Abstract

Financial products for consumers usually are characterized by complexity and incomprehensibility. Consumers typically find themselves defeated when attempting to control their financial destiny by understanding these products. This Article explores the economic and social factors that lead to this reality, analyzes its highly negative private and social ramifications and proposes an appropriate policy response. I argue that the current market structure creates a reality in which financial institutions are motivated to produce complex financial products for consumers in order to maximize their profits. This market structure, combined with inadequate policy, induces inefficiency by allocating the comprehension costs of financial products to the consumer. My thesis is that a fundamental change in risk allocation policy will steer the market toward consumer comprehension of financial products and, therefore, will reduce private and social costs, increase consumer trust in financial institutions and promote social cohesion.
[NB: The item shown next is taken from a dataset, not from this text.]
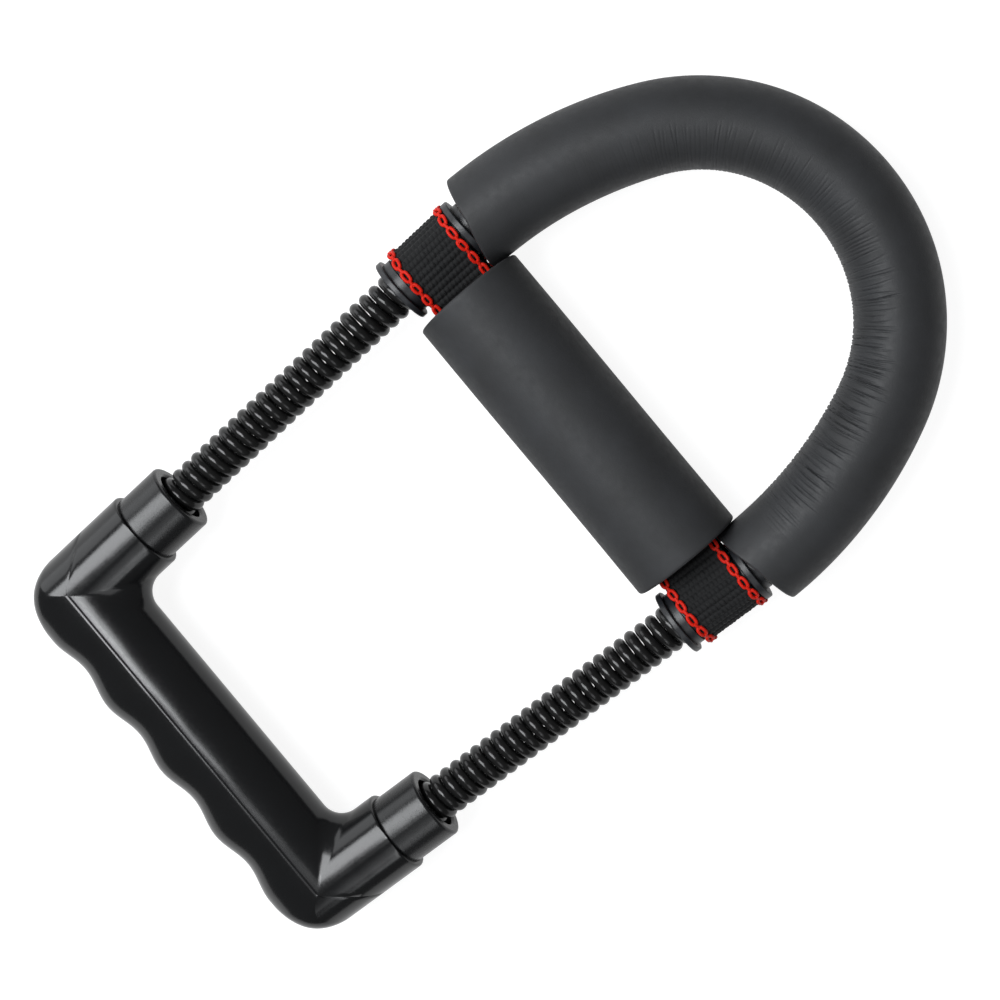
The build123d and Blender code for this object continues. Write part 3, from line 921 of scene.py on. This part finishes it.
# ================================================================ CAD nodes that stay
def dress_cad():
    looks = {
        "left_spool": (SPOOL, "spool_plastic"),
        "right_spool": (SPOOL, "spool_plastic"),
        "left_socket_sleeve": (SLEEVE, "sleeve_plastic"),
        "right_socket_sleeve": (SLEEVE, "sleeve_plastic"),
        "u_bar": (BAR, "bar_steel"),
        "pad_liner_tube": (LINER, "liner_plastic"),
    }
    for part in ("spring_plug", "anchor_washer", "anchor_screw"):
        for side in ("left", "right"):
            looks[f"{side}_{part}"] = (FASTENER, "fastener_steel")
    for node, (material, _) in looks.items():
        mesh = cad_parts[node].data
        mesh.materials.clear()
        mesh.materials.append(material)


# ================================================================ stage
def camera():
    """From above the arch, looking down at the middle; the object lies turned by its roll."""
    place = Vector((0.0, 108.75, 664.65)) * MM
    target = Vector((2.67, -7.22, MID_Z)) * MM
    roll = math.radians(39.75)
    back = (place - target).normalized()
    arch_way = Vector((0, 1, 0))
    arch_way = (arch_way - back * arch_way.dot(back)).normalized()
    left_way = back.cross(arch_way)
    right = arch_way * math.cos(roll) - left_way * math.sin(roll)
    upward = arch_way * math.sin(roll) + left_way * math.cos(roll)
    data = bpy.data.cameras.new("camera")
    data.sensor_width = 36
    data.lens = 72.75
    data.clip_start = 0.01
    eye = bpy.data.objects.new("camera", data)
    bpy.context.scene.collection.objects.link(eye)
    turn = Matrix((right, upward, back)).transposed()
    eye.matrix_world = Matrix.Translation(place) @ turn.to_4x4()
    bpy.context.scene.camera = eye


def area_light(name, place, target, size, power, turn=0.0):
    """Softbox facing target, turned about its own axis by a number of degrees."""
    data = bpy.data.lights.new(name, "AREA")
    data.shape = "RECTANGLE"
    data.color = (0.96, 0.98, 1.0)
    data.size, data.size_y = size
    data.energy = power
    light = bpy.data.objects.new(name, data)
    bpy.context.scene.collection.objects.link(light)
    place, target = Vector(place), Vector(target)
    light.location = place
    aim = (place - target).to_track_quat("Z", "Y")
    light.rotation_euler = (aim @ Quaternion((0, 0, 1), math.radians(turn))).to_euler()


def stage():
    half = 3.0
    mesh = bpy.data.meshes.new("floor")
    corners = [(-half, -half, 0), (half, -half, 0), (half, half, 0), (-half, half, 0)]
    mesh.from_pydata(corners, [], [(0, 1, 2, 3)])
    floor = bpy.data.objects.new("floor", mesh)
    bpy.context.scene.collection.objects.link(floor)
    floor.location.z = -0.0005
    n = Nodes("floor_material", Roughness=0.9, Specular_IOR_Level=0.1)
    color = n.mix(n.noise(3.0, 2.0), (0.29, 0.29, 0.29, 1), (0.31, 0.31, 0.31, 1))
    n.shader.inputs["Emission Color"].default_value = (1, 1, 1, 1)
    # bright to the eye, dimmer to the object, so that the floor doesn't light up its lower edges
    ray = n.add("ShaderNodeLightPath").outputs
    seen = n.maths("MULTIPLY", ray["Is Camera Ray"], 0.3)
    lighting = n.maths("MULTIPLY", ray["Is Diffuse Ray"], -0.2)
    n.put(n.maths("ADD", 0.6, n.maths("ADD", seen, lighting)), n.shader.inputs["Emission Strength"])
    mesh.materials.append(n.finish(color))

    world = bpy.data.worlds.new("world")
    world.use_nodes = True
    world.node_tree.nodes["Background"].inputs["Color"].default_value = (1, 1, 1, 1)
    world.node_tree.nodes["Background"].inputs["Strength"].default_value = 0.1
    bpy.context.scene.world = world
    bpy.context.scene.view_settings.view_transform = "Standard"

    middle = (0.0, 0.0, MID_Z * MM)
    grip = (0.0, GRIP_Y * MM, MID_Z * MM)
    area_light("main", (-0.65, -0.44, 1.22), (-0.65, -0.44, 0.0), (1.25, 0.68), 24, turn=40)
    area_light("left_wall", (-1.7, -0.5, 0.5), grip, (1.2, 1.0), 7)
    area_light("panel_left", (-0.12, -0.38, 1.25), (-0.12, -0.38, 0.0), (0.1, 0.26), 0.7)
    area_light("fill", (0.9, -0.3, 1.3), middle, (0.8, 0.8), 2.5)
    area_light("right_strip", (1.1, -0.55, 1.0), grip, (0.12, 0.6), 0.8)
    area_light("panel_right", (0.13, -0.4, 1.6), (0.13, -0.4, 0.0), (0.16, 0.5), 0.35)


arch_foam()
pad_foam()
web_strap()
chain_stitch("stitch_row_upper", strap_high[1] - STITCH_INSET, "strap_stitching_upper")
chain_stitch("stitch_row_lower", strap_low[1] + STITCH_INSET, "strap_stitching_lower")
springs()
hand_grip()
dress_cad()
camera()
stage()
I propose a new default liability rule under which financial institutions would be required to introduce internal procedures and mechanisms to ensure product comprehension among all of their consumers. To encourage maximum compliance with my proposal, I suggest implementing a reputation-based incentives method that would require every financial institution branch to publicly post a service quality ranking assigned by the regulator. I also support a trust-oriented licensing policy that would encourage the inclusion of new trustworthy financial institutions in the market and offer the implementation of a new regime for supervising financial product contract terms.